Oh, that's been a thriller trope going back decades -- the fakeout scares to keep the audience uneasy and not knowing when the real scare is coming. It happened all the time in '50s B movies -- a hand reaches into frame to grab the heroine's shoulder, she jumps in fear, and it turns out to be her boyfriend/husband/boss and everything's fine.

Heck, Hitchcock did it in Psycho -- Marion was afraid the whole time she was on the run, afraid she was being followed or that the policeman would catch her, yet none of that prepared her for what she really had to be afraid of. That's part of how fear works -- it makes us imagine threats where they don't exist. So of course showing that the characters are frightened by things that turn out harmless is part of establishing the mood of a horror movie, conveying the characters' uneasy state of mind.
 
Once. At the auto dealership. I still jump up at that ''HEY!!!!''

I think it was more than one instance, it was the pervasive tone of tension and fear throughout her flight. Even that long driving scene where nothing is happening but Benny Herrmann's strings are working overtime to make us afraid something will.
 
Jump scares as a trope aren't a problem. The problem arises when they're abused as a substitute for actual suspense and horror. Modern horrors do seem to depend on them more and more, very rarely with any sense of genre awareness often making them cheap an ineffectual. The "grabbed from off-screen" and "bathroom mirror" ones are so overused in fact that you can seem them coming a mile off, utterly robbing them of their intended effect.

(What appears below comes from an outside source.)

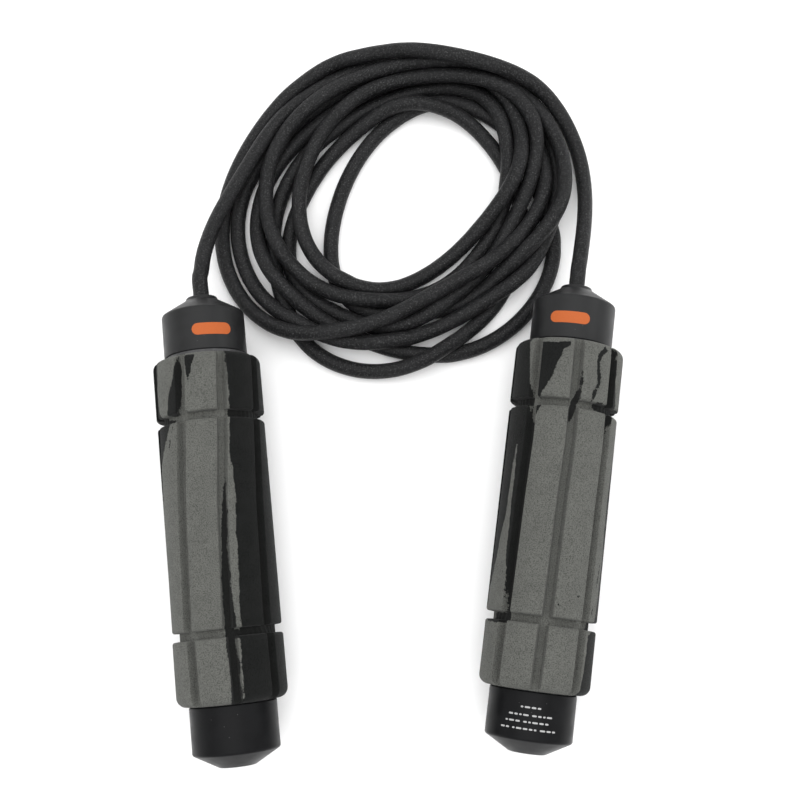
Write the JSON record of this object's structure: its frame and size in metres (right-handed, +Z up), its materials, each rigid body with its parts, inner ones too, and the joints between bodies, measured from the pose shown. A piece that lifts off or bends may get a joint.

For example, both 'Alien' and 'Aliens' had several jump scares, some false, some actual, but all well timed and effective.
It's OK to make the audience jump, but you have to earn it. Otherwise you're just that guy that keeps telling the same joke over and over and over because it got a good laugh the first time...which needless to say gets old fast.
 
A jump scare is traditionally one, sometimes two seconds.

But it's the same general principle -- making the audience feel the characters' unease, never knowing when a real threat might materialize. I'm not talking about the form of a jump scare, I'm talking about its function.
 
I mean, these characters have absolutely no connection to the real characters outside of their names, so who cares which ones are in a relationship? Sure, the real Rahne being gay is totally counter to the character (seriously, I'd be fine with Magik being changed if they needed to, or using the already established in the comics as gay Karma, but the hardcore Catholic Rahne who has been expressely straight in the comics, including having a kid with a male wolf god, is the last character that should get that change), but this is just a generic PG-13 "teen" horror film, so, once again, who cares?

Once this turd gets laid, the FOX-Men will be dead and gone, so what this movie does really doesn't matter.
 
Josh Boone has revealed some of their plans for the second movie in the planned trilogy, and also their original planned post-credits scene. He also revealed that they never actually shot the post credits scene once the Disney sale made the sequel it was setting up unlikely.
The post-credits scene was going to feature Antonio Banderas as Roberto/Sunspot's father, Emmanuel de Costa, who was going to be villain the second movie, The New Mutants: Brazil. Brazil was going to follow Roberto and the other New Mutants as they went to Brazil to reunit with his mother, who Emmanuel is trying to kill.
Brazil was also going to introduce Warlock and Karma, Karma was going to start out a villain, but would have joined the team by the end of the movie.